Maja Zivadinovic: «Darf man bei Enttäuschung eigentlich in Tränen ausbrechen?»

Falls Sie denken, dass ich eine Spassbremse bin, weil ich mich hier gegen eine Party ausspreche, haben Sie vielleicht ja recht. Aber mal Hand aufs Herz: Für wen, abgesehen für die werdenden Eltern, ist das Geschlecht eines Ungeborenen von elementarer Bedeutung? Ok, Geschwister, Grosseltern und Gottis und Göttis lasse ich gerade mal noch gelten. Mehr noch: Ich verstehe, wenn man in dieser kleinen Runde einen Event machen will, bei dem man das Babygeschlecht verrät.
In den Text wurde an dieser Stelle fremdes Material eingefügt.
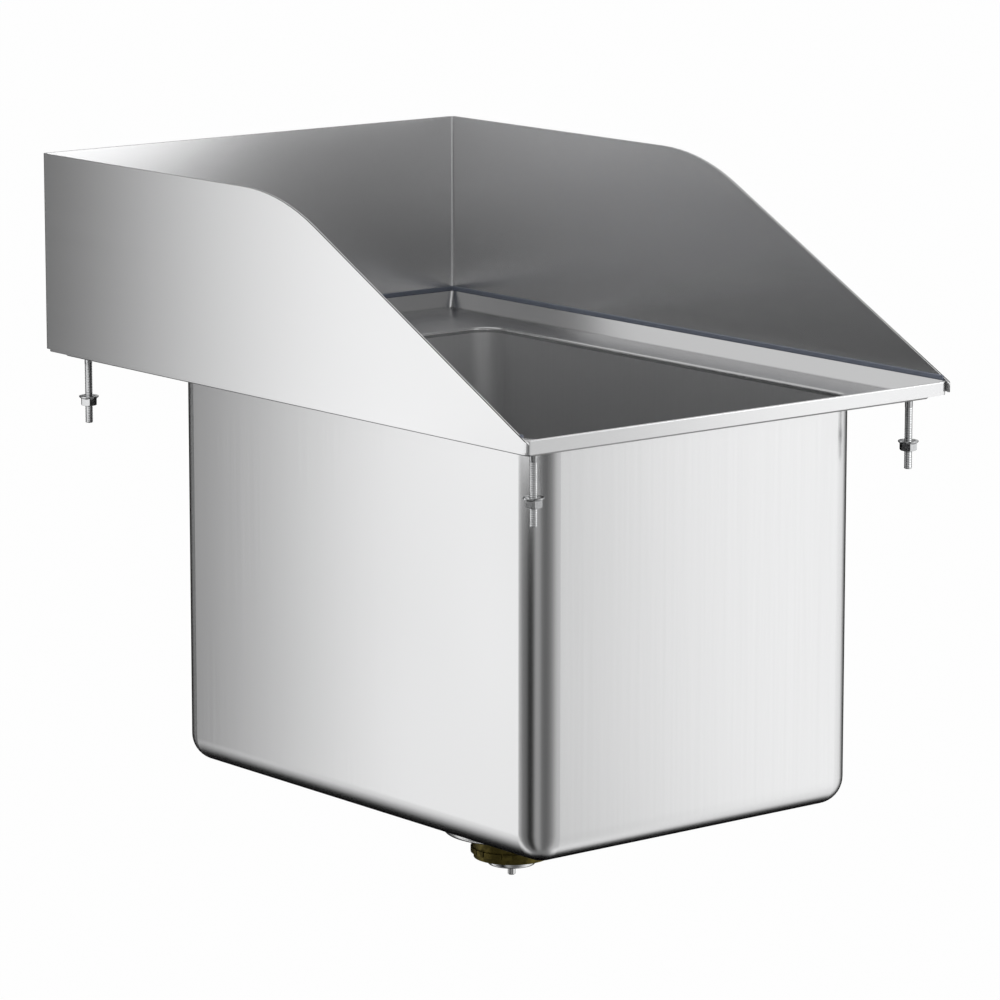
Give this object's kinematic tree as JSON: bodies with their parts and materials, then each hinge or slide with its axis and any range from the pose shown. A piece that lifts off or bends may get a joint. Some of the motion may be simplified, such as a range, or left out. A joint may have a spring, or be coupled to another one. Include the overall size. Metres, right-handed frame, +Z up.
{
  "type": "drop-in sink",
  "caption": "Small stainless drop-in sink with a deep rectangular bowl, a three-sided splash guard, weld studs with flange nuts and a lift-out basket drain.",
  "frame": {"origin": "centre of the rim's underside, the plane that rests on the counter", "axes": "+X to the right of a person standing at the sink, +Y to the back, +Z up out of the counter"},
  "size_m": [0.3332, 0.4864, 0.4444],
  "materials": {
    "brushed_stainless": "satin brushed stainless",
    "sealant": "slate blue-grey silicone",
    "zinc_steel": "bright zinc plated, turned",
    "spun_stainless": "bright spun stainless",
    "putty": "grey-beige plumber's putty",
    "rubber": "black rubber, moulded",
    "fibre": "red-brown vulcanised fibre",
    "zinc_cast": "die-cast zinc, dull",
    "brass": "rough turned brass, dulled olive"
  },
  "bodies": {
    "sink": {"rim_deck": "brushed_stainless", "bowl": "brushed_stainless", "splash_guard": "brushed_stainless", "foot_sealant": "sealant", "weld_studs": "zinc_steel", "strainer_body": "spun_stainless", "plumbers_putty": "putty", "rubber_washer": "rubber", "friction_washer": "fibre", "drain_locknut": "zinc_cast", "outlet_gasket": "rubber", "outlet_guide": "spun_stainless"},
    "front_left_nut": {"front_left_flange_nut": "zinc_steel"},
    "front_right_nut": {"front_right_flange_nut": "zinc_steel"},
    "back_left_nut": {"back_left_flange_nut": "zinc_steel"},
    "back_right_nut": {"back_right_flange_nut": "zinc_steel"},
    "coupling": {"coupling_nut": "brass"},
    "basket": {"basket_shell": "spun_stainless", "basket_post": "zinc_steel", "basket_knob": "spun_stainless", "rubber_stopper": "rubber", "stopper_washer": "zinc_steel", "post_circlip": "zinc_steel"}
  },
  "joints": [
    {"name": "front_left_nut_travel", "type": "slide", "parent": "sink", "child": "front_left_nut", "axis": [0, 0, 1], "range_m": [-0.011, 0.0205]},
    {"name": "front_right_nut_travel", "type": "slide", "parent": "sink", "child": "front_right_nut", "axis": [0, 0, 1], "range_m": [-0.011, 0.0205]},
    {"name": "back_left_nut_travel", "type": "slide", "parent": "sink", "child": "back_left_nut", "axis": [0, 0, 1], "range_m": [-0.011, 0.0205]},
    {"name": "back_right_nut_travel", "type": "slide", "parent": "sink", "child": "back_right_nut", "axis": [0, 0, 1], "range_m": [-0.011, 0.0205]},
    {"name": "coupling_nut_turn", "type": "hinge", "parent": "sink", "child": "coupling", "pos_m": [0, -0.0254, -0.2996], "axis": [0, 0, 1], "range_deg": [-1260, 0]},
    {"name": "basket_lift", "type": "slide", "parent": "sink", "child": "basket", "axis": [0, 0, 1], "range_m": [0, 0.33]}
  ]
}
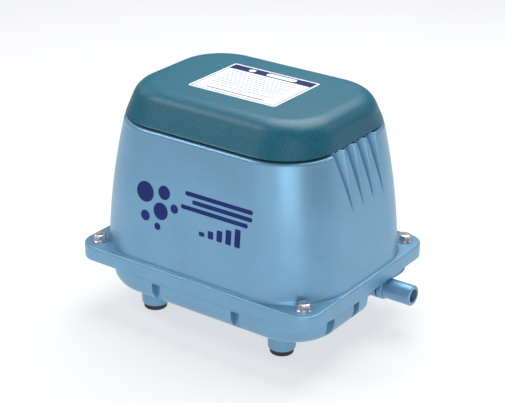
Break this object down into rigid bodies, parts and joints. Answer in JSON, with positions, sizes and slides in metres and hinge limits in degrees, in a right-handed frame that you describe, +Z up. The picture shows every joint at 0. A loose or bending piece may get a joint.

Ich habe das nicht gemacht. Als mir meine Frauenärztin sagte, dass ich einen Buben bekomme, habe ich meinen Freund, meine Eltern und meine Schwester angerufen. Die Gottis und unsere engsten Freunde haben ein Info-Whatsapp bekommen, ohne dass ich die Erwartungshaltung hatte, dass sie gross reagieren. Voilà! Mir ist bewusst, dass viele Promis, jüngst gerade Aurora Ramazzotti und Linda Fäh, eine riesige Sause steigen liessen, in der sie vor versammelter und grosser Mannschaft das Babygeschlecht mit viel Tohuwabohu, Konfetti, Luftballonen und pinken oder hellblauen Cupcakes verlauten liessen. Warum macht man das? Und dann immer diese riesige Freude. Da frage ich mich, hätten sie sich genau so gefreut, wenn es das andere Geschlecht wäre? Oder «darf» man bei Enttäuschung in Tränen ausbrechen? Warum ist das Geschlecht eigentlich wichtig? Und muss ich als Gast an so einer Party genau so abgehen wie die werdenden Eltern? Obwohl es mir herzlichst egal ist, ob da ein Mädel oder ein Bub kommt? Weil Hauptsache gesund!

Manchmal denke ich sogar, dass diese ganze Inszenierung vor allem für Instagram gemacht wird. Kommt ja gut an auf Social Media. Hallo, schaut alle unser XXXXXXXXXL-Glück. Anstrengend. Vielleicht aber liegt es auch einfach an mir. Und wenn wir schon dabei sind, gehe ich noch einen Schritt weiter: Geburtskärtchen. Die ganz kleine Schwester von Gender Reveal Partys. Wirklich herzig und super, dass die Babys alle gut gelandet sind. Aber was mache ich mit der Info nach Grösse, Gewicht, Uhrzeit? Und muss ich all die Karten überhaupt behalten? Ich behalte sie wegen des Gewissens. Ich vermute, dass es asozial ist, sie wegzuschmeissen. Spätestens wenn all die herzigen Babys dann mal in den Kindergarten kommen, müssen aber die Geburtskarten und Einladungen zu den Gender Reveal Partys weg. Das wird ein Berg Altpapier, den man sich sparen könnte. Genau so wie die Berge Abfall, die so eine Gender Reveal Party mit sich bringt. Ich bin sicher, die Klimajugend fände das vorbildlicher.